This one-pot riff on stuffed cabbage has all the flavours of the classic – in half the time

Ellie Krieger

THE WASHINGTON POST – Stuffed cabbage is like the hand-knitted blanket of food for me: a cozy comfort that holds the essence of my grandmother’s love. It’s not surprising I’ve been craving it lately. But I haven’t gotten around to making her recipe because it has felt like more of a project than I can motivate myself for.

The main sticking point has been the step of blanching the head of cabbage to make the leaves pliable enough to use as wrappers. It’s not difficult, really, and I even find it fun once I get into it. But still, it has been a barrier, so I found a work-around with this recipe.

This dish has all the essential flavours and textures of grandma’s beloved dish: tender cabbage and a blend of ground beef and rice, smothered in a sweet-tangy, raisin-studded tomato sauce. But here, the meat-and-rice combination is reborn in the form of meatballs, and the cabbage is chopped and sautéed, so there is no blanching or stuffing needed. And, rather than being left with a kitchen full of pans to wash, everything happens in one pot.
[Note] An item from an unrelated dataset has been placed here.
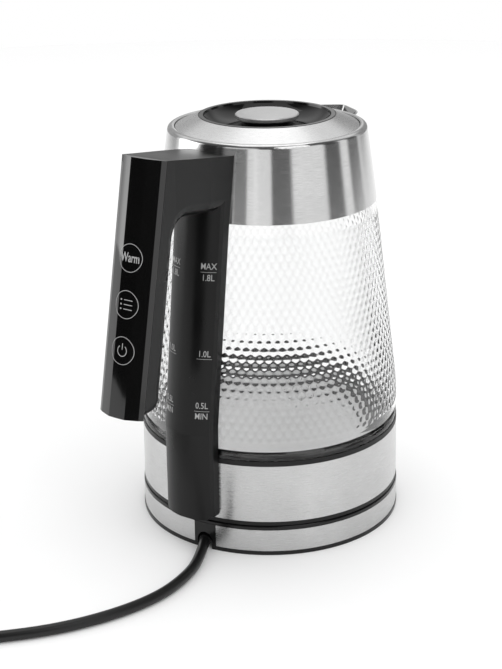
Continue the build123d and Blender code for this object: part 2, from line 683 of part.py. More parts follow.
with BuildPart() as handle_shell:
    add(handle_outer)
    with BuildSketch(Plane.XZ) as cavity_side:
        with BuildLine():
            Polyline(
                (-70, handle_top(70) - WALL),
                (-SEAM_TOP[0], handle_top(SEAM_TOP[0]) - WALL),
                (-SEAM_TOP[0] - 3, handle_top(SEAM_TOP[0]) - WALL),
                (-SEAM_LOW[0] - 3, SEAM_LOW[1] + WALL),
                (-GRIP_LOW_R - 2 * WALL, SEAM_LOW[1] + WALL),
                (-GRIP_HIGH[0] - WALL, GRIP_HIGH[1] + WALL),
                (-70, BRIDGE_IN[1] + 1.3 + WALL),
                close=True,
            )
        make_face()
        fillet(cavity_side.vertices().sort_by_distance((-GRIP_HIGH[0] - WALL, GRIP_HIGH[1] + WALL))[0], 9)
        fillet(cavity_side.vertices().sort_by_distance((-GRIP_LOW_R - 2 * WALL, SEAM_LOW[1] + WALL))[0], 6)
    extrude(amount=HANDLE_HALF - WALL - 2.6, both=True, mode=Mode.SUBTRACT)
    with Locations((-72, 0, 212)):
        Box(5, 14, 12, mode=Mode.SUBTRACT)
    with Locations((-64, 8, 232), (-64, -8, 232)):
        Cylinder(1.25, 14, rotation=(0, 90, 0), mode=Mode.SUBTRACT)
save(handle_shell, "handle_shell")

with BuildPart() as handle_screws:
    for y in (8, -8):
        with Locations(Plane(origin=(-59.9, y, 232), z_dir=(-1, 0, 0))):
            pan_screw(2.6, 0.8, 1.2, 9)
save(handle_screws, "handle_screws")

# Glossy convex touch panel over the whole outer face of the handle.
seam_run = Vector(SEAM_LOW[0] - SEAM_TOP[0], 0, SEAM_TOP[1] - SEAM_LOW[1])
seam_dir = seam_run.normalized()
seam_foot = Vector(-SEAM_LOW[0], 0, SEAM_LOW[1])
PANEL_GAP = 0.25
BEVEL_HALF = 13.2  # outer edge of the panel's long facets
BEVEL_PROUD = 2.0
FLAT_HALF = 5.5  # edge of its almost flat middle
FLAT_PROUD = 5.05


def across(at, out=0.0):
    """A plane square to the seam, at mm up from its foot: local X is across the handle, local Y outwards."""
    upright = Plane(origin=seam_foot + seam_dir * at, x_dir=(0, 1, 0), z_dir=seam_dir)
    return upright.offset(out)


with BuildPart() as panel_zone:
    with BuildSketch(Plane.XZ):
        with BuildLine():
            Polyline(
                (-100, SEAM_LOW[1]),
                (-170, SEAM_LOW[1]),
                (-170, handle_top(170)),
                (-100, handle_top(100)),
                close=True,
            )
        make_face()
    extrude(amount=30, both=True)

with BuildPart() as touch_panel:
    with BuildSketch(across(-15)):
        with BuildLine():
            Polyline(
                (-BEVEL_HALF, BEVEL_PROUD),
                (-HANDLE_HALF, 0.5),
                (-HANDLE_HALF, PANEL_GAP),
                (HANDLE_HALF, PANEL_GAP),
                (HANDLE_HALF, 0.5),
                (BEVEL_HALF, BEVEL_PROUD),
            )
            ThreePointArc((BEVEL_HALF, BEVEL_PROUD), (9.3, 3.6), (FLAT_HALF, FLAT_PROUD))
            ThreePointArc((FLAT_HALF, FLAT_PROUD), (0, PANEL_PROUD), (-FLAT_HALF, FLAT_PROUD))
            ThreePointArc((-FLAT_HALF, FLAT_PROUD), (-9.3, 3.6), (-BEVEL_HALF, BEVEL_PROUD))
        make_face()
    extrude(amount=seam_run.length + 30)
    add(panel_zone, mode=Mode.INTERSECT)
    with BuildSketch(across(3)):
        with BuildLine():
            Line((-11.8, PANEL_GAP), (11.8, PANEL_GAP))
            ThreePointArc((-11.8, PANEL_GAP), (0, PANEL_PROUD - 2.0), (11.8, PANEL_GAP))
        make_face()
    extrude(amount=seam_run.length - 6, mode=Mode.SUBTRACT)
save(touch_panel, "touch_panel")

KEYS_AT = (37.5, 63.4, 89.2)  # keys' middles, up from the foot of the seam
BOARD_DEEP = 5.6
with BuildPart() as touch_board:
    with BuildSketch(across(24)):
        with Locations((0, -BOARD_DEEP)):
            Rectangle(20, 1.2)
    extrude(amount=80)
    for at in (30, 76):
        with BuildSketch(across(at)):
            with Locations((5, -BOARD_DEEP - 1.5)):
                Rectangle(7, 1.8)
        extrude(amount=7)
save(touch_board, "touch_board")

with BuildPart() as touch_springs:
    for at in KEYS_AT:
        with BuildSketch(Plane(origin=seam_foot + seam_dir * at, z_dir=across(0).y_dir).offset(0.6 - BOARD_DEEP)):
            Circle(4.2)
            Circle(3.4, mode=Mode.SUBTRACT)
        extrude(amount=7.8)
save(touch_springs, "touch_springs")

with BuildPart() as key_light_guides:
    for at in KEYS_AT:
        with BuildSketch(Plane(origin=seam_foot + seam_dir * at, z_dir=across(0).y_dir).offset(0.6 - BOARD_DEEP)):
            Circle(8.0)
            Circle(6.8, mode=Mode.SUBTRACT)
        extrude(amount=6.6)
save(key_light_guides, "key_light_guides")


# Spine: a ridged channel cover that runs down the glass and the band from under the bridge.
def spine_section(z, crown, half, front, back):
    """A closed section whose ridge stands crown mm from the axis; front draws the face in."""
    with BuildSketch(Plane.XY.offset(z)) as section:
        with BuildLine():
            Polyline(
                (front - crown + 5.2, half - 0.7),
                (front - crown + 8.0, half),
                (back - crown, half),
                (back - crown, -half),
                (front - crown + 8.0, -half),
                (front - crown + 5.2, 0.7 - half),
            )
            ThreePointArc((front - crown + 5.2, 0.7 - half), (front - crown + 1.2, -half / 2), (front - crown, 0))
            ThreePointArc((front - crown, 0), (front - crown + 1.2, half / 2), (front - crown + 5.2, half - 0.7))
        make_face()
    return section.sketch


SPINE_BEND = 79.0
SPINE_HIGH = 226.0
crown_low = TRIM_R + SPINE_PROUD - 0.2
crown_high = glass_r(SPINE_HIGH) + SPINE_PROUD
spine_steps = ((SPINE_LOW, crown_low), (SPINE_BEND, crown_low), (SPINE_HIGH, crown_high))
with BuildPart() as handle_spine:
    loft(sections=[spine_section(z, crown, SPINE_HALF, 0, 22) for z, crown in spine_steps], ruled=True)
    fillet(handle_spine.edges().group_by(Axis.Z)[0].filter_by(GeomType.LINE), 2.5)
    add(envelope, mode=Mode.SUBTRACT)
    with BuildSketch(Plane.XZ):
        with BuildLine():
            Polyline(
                (-crown_low + 3.6, 30),
                (-crown_low + 3.6, SPINE_BEND),
                (-crown_high + 3.6, SPINE_HIGH),
                (-crown_high + 24, SPINE_HIGH),
                (-crown_low + 24, SPINE_BEND),
                (-crown_low + 24, 30),
                close=True,
            )
        make_face()
    extrude(amount=9, both=True, mode=Mode.SUBTRACT)
    add(handle_outer, mode=Mode.SUBTRACT)
save(handle_spine, "handle_spine")

# Cable from the relay board through the wall, up the spine and along the bridge to the touch board.
with BuildPart() as wire_harness:
    with BuildLine() as wire_path:
        FilletPolyline(
            (-59, 0, 40),
            (-86.5, 0, 40),
            (-86.5, 0, 82),
            (-71.3, 0, 214),
            (-82, 0, 228),
            (-110, 0, 228),
            radius=5,
        )
    with BuildSketch(Plane(origin=(-59, 0, 40), z_dir=(-1, 0, 0))):
        Circle(1.4)
    sweep()
save(wire_harness, "wire_harness")

# ---------------------------------------------------------------- lid
# Conical steel ring with a turned-down rim.
with BuildPart() as lid_ring:
    turned(
        (LID_R - SHEET, LID_EDGE_Z - 2),
        (LID_R, LID_EDGE_Z - 2),
        (LID_R, LID_EDGE_Z - 0.2),
        (LID_R - 0.3, LID_EDGE_Z + 0.15),
        (LID_HOLE_R, LID_TOP),
        (LID_HOLE_R, LID_TOP - SHEET - 0.1),
        (LID_R - SHEET, LID_EDGE_Z - 0.7),
    )
save(lid_ring, "lid_ring")

BOWL_LOW = 246.4
with BuildPart() as lid_bowl:
    with BuildSketch(Plane.XZ):
        with BuildLine():
            Polyline((0, BOWL_LOW), (19, BOWL_LOW))
            ThreePointArc((19, BOWL_LOW), (30.5, BOWL_LOW + 1.7), (38.4, LID_TOP - 1.2))
            Polyline(
                (38.4, LID_TOP - 1.2),
                (38.8, LID_TOP + 0.2),
                (41.2, LID_TOP + 0.2),
                (LID_HOLE_R - 0.1, LID_TOP - 0.3),
                (LID_HOLE_R - 0.1, LID_TOP - 3.4),
                (39.6, LID_TOP - 3.4),
            )
            ThreePointArc((39.6, LID_TOP - 3.4), (31.5, BOWL_LOW - 0.6), (19, BOWL_LOW - 2))
            Polyline((19, BOWL_LOW - 2), (0, BOWL_LOW - 2), (0, BOWL_LOW))
        make_face()
    revolve(axis=Axis.Z)
    with Locations((0, 0, BOWL_LOW)):
        Cylinder(1.9, 10, mode=Mode.SUBTRACT)
save(lid_bowl, "lid_bowl")

with BuildPart() as knob_stem:
    turned(
        (0, BOWL_LOW),
        (STEM_R, BOWL_LOW),
        (STEM_R, KNOB_TOP - 3.6),
        (0, KNOB_TOP - 3.6),
    )
    with Locations((0, 0, BOWL_LOW)):
        Cylinder(1.3, 8, mode=Mode.SUBTRACT)
save(knob_stem, "knob_stem")

with BuildPart() as knob_cap:
    turned(
        (0, KNOB_TOP - 3.6),
        (KNOB_R - 1.2, KNOB_TOP - 3.6),
        (KNOB_R, KNOB_TOP - 2.6),
        (KNOB_R, KNOB_TOP - 0.9),
        (KNOB_R - 0.6, KNOB_TOP - 0.35),
        (KNOB_R - 5, KNOB_TOP - 0.1),
        (0, KNOB_TOP),
    )
save(knob_cap, "knob_cap")

with BuildPart(Plane.XY.offset(BOWL_LOW - 3)) as knob_screw:
    pan_screw(3.4, 0.9, 1.2, 6.5)
save(knob_screw, "knob_screw")

# Plug of the lid: a cup that hangs in the mouth, with a flange under the steel ring.
PLUG_WALL_R = 53.6
PLUG_LOW = 232.0
with BuildPart() as lid_plug:
    turned(
        (0, PLUG_LOW),
        (PLUG_WALL_R, PLUG_LOW),
        (PLUG_WALL_R, LID_EDGE_Z - 3.6),
        (LID_R - SHEET - 0.1, LID_EDGE_Z - 3.6),
        (LID_R - SHEET - 0.1, LID_EDGE_Z - 2.1),
        (PLUG_WALL_R - 2, LID_EDGE_Z - 2.1),
        (PLUG_WALL_R - 2, PLUG_LOW + 2),
        (0, PLUG_LOW + 2),
    )
    with PolarLocations(30, 6):
        with Locations((0, 0, PLUG_LOW + 1)):
            Box(44, 1.4, 9, align=(Align.CENTER, Align.CENTER, Align.MIN))
save(lid_plug, "lid_plug")

with BuildPart() as lid_gasket:
    turned(
        (PLUG_WALL_R + 0.02, 236),
        (PLUG_WALL_R + 0.45, 236),
        (WELL_R - 0.35, 237.2),
        (WELL_R - 0.35, 238),
        (PLUG_WALL_R + 0.45, 239.4),
        (PLUG_WALL_R + 0.02, 239.4),
    )
save(lid_gasket, "lid_gasket")

with BuildPart() as lid_under_plate:
    ring(0, 50, PLUG_LOW - 0.6, PLUG_LOW)
    with PolarLocations(44, 12, start_angle=15):
        Cylinder(1.8, 600, mode=Mode.SUBTRACT)
save(lid_under_plate, "lid_under_plate")
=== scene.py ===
import json
import math
import bpy
import bmesh
from mathutils import Matrix, Vector


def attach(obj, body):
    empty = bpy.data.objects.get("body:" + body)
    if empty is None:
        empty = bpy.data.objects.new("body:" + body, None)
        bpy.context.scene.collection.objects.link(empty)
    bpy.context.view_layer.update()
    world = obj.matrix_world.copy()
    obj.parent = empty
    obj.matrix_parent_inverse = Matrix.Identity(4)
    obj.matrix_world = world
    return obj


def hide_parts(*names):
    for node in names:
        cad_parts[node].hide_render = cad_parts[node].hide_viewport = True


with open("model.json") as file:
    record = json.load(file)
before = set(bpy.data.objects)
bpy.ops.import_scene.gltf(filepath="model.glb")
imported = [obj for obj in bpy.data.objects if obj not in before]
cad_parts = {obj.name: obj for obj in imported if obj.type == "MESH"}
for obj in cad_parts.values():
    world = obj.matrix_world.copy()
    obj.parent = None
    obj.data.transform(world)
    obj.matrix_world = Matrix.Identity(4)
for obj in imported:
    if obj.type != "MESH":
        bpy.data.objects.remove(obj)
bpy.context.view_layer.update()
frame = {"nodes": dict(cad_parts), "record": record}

NODES = frame["nodes"]

# ---------------------------------------------------------------- camera
LENS = 79.89
CAM_AT = Vector((-0.7337, -0.4986, 0.4397))
PITCH, YAW, ROLL = math.radians(20.21), math.radians(-0.74), math.radians(-0.76)
side = Vector((0.562, -0.827, 0.0)).normalized()
away = Vector((0.827, 0.562, 0.0)).normalized()
forward = (
    side * (math.sin(YAW) * math.cos(PITCH)) + away * (math.cos(YAW) * math.cos(PITCH))
    - Vector((0, 0, math.sin(PITCH)))
)
right = side * math.cos(YAW) - away * math.sin(YAW)
up = right.cross(forward)
right_r = right * math.cos(ROLL) + up * math.sin(ROLL)
up_r = up * math.cos(ROLL) - right * math.sin(ROLL)
cam_data = bpy.data.cameras.new("camera")
cam_data.sensor_fit = "VERTICAL"
cam_data.sensor_height = 36.0
cam_data.lens = LENS
cam = bpy.data.objects.new("camera", cam_data)
bpy.context.scene.collection.objects.link(cam)
turn = Matrix((right_r, up_r, -forward)).transposed()
cam.matrix_world = Matrix.Translation(CAM_AT) @ turn.to_4x4()
bpy.context.scene.camera = cam
bpy.context.scene.view_settings.view_transform = "Standard"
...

While I was tampering with tradition, I made a couple of small ingredient tweaks, too: swapping in brown rice in place of white (I saved another step by using frozen cooked rice), using no-salt-added tomato sauce, and adding maple syrup (more sparingly) instead of white sugar for a deeper flavoured sweetness in a minimally processed way.

The final dish hit the spot exactly the way I needed it to, providing all the nourishing comfort I have been yearning for without demanding much effort at all.

Tender cabbage and a blend of ground beef and rice, smothered in a sweet-tangy, raisin-studded tomato sauce. PHOTO: THE WASHINGTON POST


Active time: 35 minutes | Total time: One hour five minutes

Four servings

This dish delivers the essential flavours and textures of grandma’s stuffed cabbage in a weeknight friendly, one-pot way. The classic meat and rice “stuffing” takes the form of meatballs here – made more healthful with brown rice – and the cabbage is simply chopped and sauteed in the same pot the meatballs are browned in. It’s all simmered in a sweet-tangy, raisin-studded tomato sauce, giving you all the comfort of the Old World recipe, with a fraction of the effort.


One medium yellow onion (about six ounces)

One pound lean ground beef

One cup cooked brown rice (fresh cooked, leftover or thawed from frozen; from about one-third cup uncooked)

One large egg, lightly beaten

Two cloves garlic, minced and divided

Three-quarter teaspoon kosher salt, divided

Half teaspoon freshly ground black pepper, divided

Two tablespoons olive oil

One medium head green cabbage (1.5 to two pounds), cored and chopped

Two (15-ounce) cans no-salt-added tomato sauce

Half cup cider vinegar

One-third cup maple syrup

One-third cup (scant two ounces) raisins

Fresh flat-leaf leaves, for garnish (optional)


Grate the onion on the large holes of a box grater until you have three tablespoons. Dice the remaining onion.In a large bowl, combine the beef, rice, egg, half of the garlic, the grated onion, and a quarter teaspoon each of the salt and pepper.

Gently mix with your hands until just combined; do not overmix. Roll the mixture into 12 meatballs that are slightly larger than a golf ball.

In a Dutch oven or large, heavy pot over medium-high heat, heat the oil until shimmering. Add the meatballs and cook, gently turning the meatballs until browned all around, four to five minutes. Using a slotted spoon, transfer the meatballs to a plate.

Reduce the heat to medium, then add the diced onion and the cabbage to the pot. Cook, stirring occasionally, until the cabbage softens a bit, about five minutes. Add the remaining garlic and cook, stirring, until aromatic, about one minute.

Add the tomato sauce, vinegar, maple syrup, raisins and the remaining half teaspoon salt and quarter teaspoon pepper, and bring to a boil. Reduce the heat to medium-low, cover and simmer until the cabbage softens, about 15 minutes. Remove the lid and return the meatballs to the pot.